Kitchen Table Concerns – Further to the above, our recent poll on economic issues suggested that the focus of most voters is turning to the household budget – and in particular energy and fuel prices. This places further pressure on the campaign for a price on carbon. The reality is as long as the Opposition runs negative a tax will be political poison.

A New Aussie Hero – While the Government cast him as a sinner, the Australian public can’t get enough of Julian Assange. After weeks of headlines, a Stieg Larsson-style court case and condemnation from the PM and other world leaders, Australians say they approve of the release of the WikiLeaks material by a factor of 2:1. There is also disapproval of the Government’s handling of the issue and a belief that if charges are laid the government should support Assange. Here is a classic case where the attitudes of the public are relevant and enlightening, an opportunity to see how an issue of national import is being viewed in the community.

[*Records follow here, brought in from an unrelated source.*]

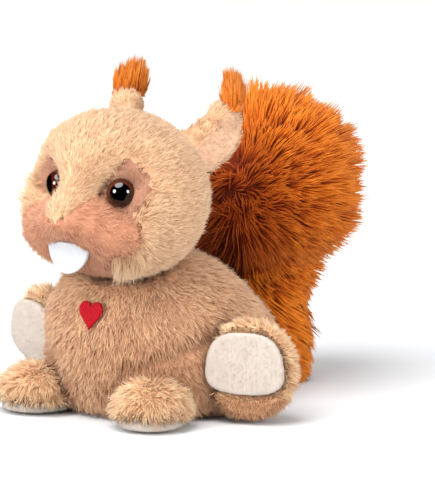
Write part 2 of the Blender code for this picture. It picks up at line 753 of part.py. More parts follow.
# The heart patch, half sunk in the chest
heart_seat = body_form.surface(way_to(HEART_AROUND, HEART_ABOVE), -HEART_THICKNESS / 2)
heart_axes = facing(body_form.out_of(HEART_AROUND, HEART_ABOVE))
place("heart_patch", extruded(heart_outline(HEART_WIDTH), HEART_THICKNESS), HEART, heart_seat, heart_axes)
heart_space = extruded(heart_outline(HEART_WIDTH + 2 * CLEARANCE), 3 * HEART_THICKNESS, -CLEARANCE)
cut(body, guide("heart_room", heart_space, heart_seat, heart_axes))
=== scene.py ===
import math

import bmesh
import bpy
import numpy as np
from mathutils import Matrix, Vector, kdtree, noise
from mathutils.bvhtree import BVHTree


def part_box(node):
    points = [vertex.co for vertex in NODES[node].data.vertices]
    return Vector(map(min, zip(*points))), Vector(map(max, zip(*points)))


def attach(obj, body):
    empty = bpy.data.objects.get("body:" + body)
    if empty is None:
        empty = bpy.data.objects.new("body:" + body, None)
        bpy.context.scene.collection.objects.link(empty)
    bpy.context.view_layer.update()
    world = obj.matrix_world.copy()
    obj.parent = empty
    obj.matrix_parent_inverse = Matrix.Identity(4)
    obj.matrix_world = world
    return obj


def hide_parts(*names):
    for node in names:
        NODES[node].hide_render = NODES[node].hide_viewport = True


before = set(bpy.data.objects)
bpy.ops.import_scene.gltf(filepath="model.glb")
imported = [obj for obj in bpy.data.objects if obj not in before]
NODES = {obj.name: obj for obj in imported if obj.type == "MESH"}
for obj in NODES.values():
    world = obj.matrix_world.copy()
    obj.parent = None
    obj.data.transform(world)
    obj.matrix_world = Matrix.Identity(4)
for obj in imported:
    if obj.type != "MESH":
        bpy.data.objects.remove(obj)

MM = 0.001
UP = Vector((0, 0, 1))
SIDES = ((1, "left"), (-1, "right"))
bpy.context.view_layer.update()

# The photograph's view: 435 by 495 pixels, almost without perspective
PHOTO_HEIGHT_PX = 495
PHOTO_MIDDLE_PX = (217.5, 247.5)
ORIGIN_PX = (166.0, 402.0)
PIXEL = 0.34 * MM
VIEW_AROUND = 40.0
VIEW_ABOVE = 10.0
VIEW_DISTANCE = 3.0
SENSOR_MM = 36.0

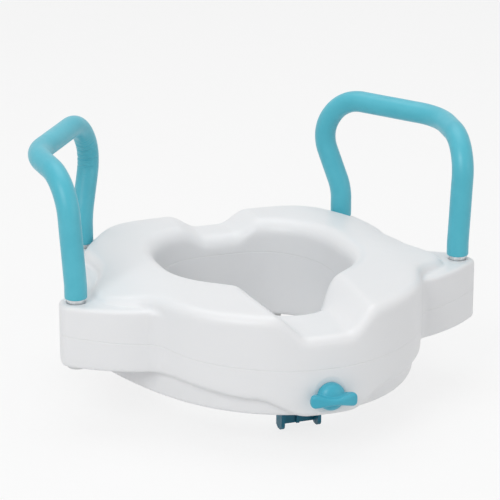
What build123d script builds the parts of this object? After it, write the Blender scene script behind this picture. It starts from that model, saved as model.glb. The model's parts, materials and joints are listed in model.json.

Faith in NBN – Finally, some good news for Labor. The public are broadly behind their big reform of 2011, the NBN. The test here will be to roll it out competently and demonstrate it is about more than fast movies and digital TV quickly. Stand by for new applications in e-Health, online education and business to business. And if that means less need to hop on planes to burn carbon to fly for face to face meetings, that will be one good thing to look forward to in 2011.

In closing, let me make this simple point: polling did not create any of these issues – that’s the job of politicians. But for those with the humility to listen to the public rather than just talk,  polling and focus groups do provide a compelling backdrop that helps contextualise the events of 2010.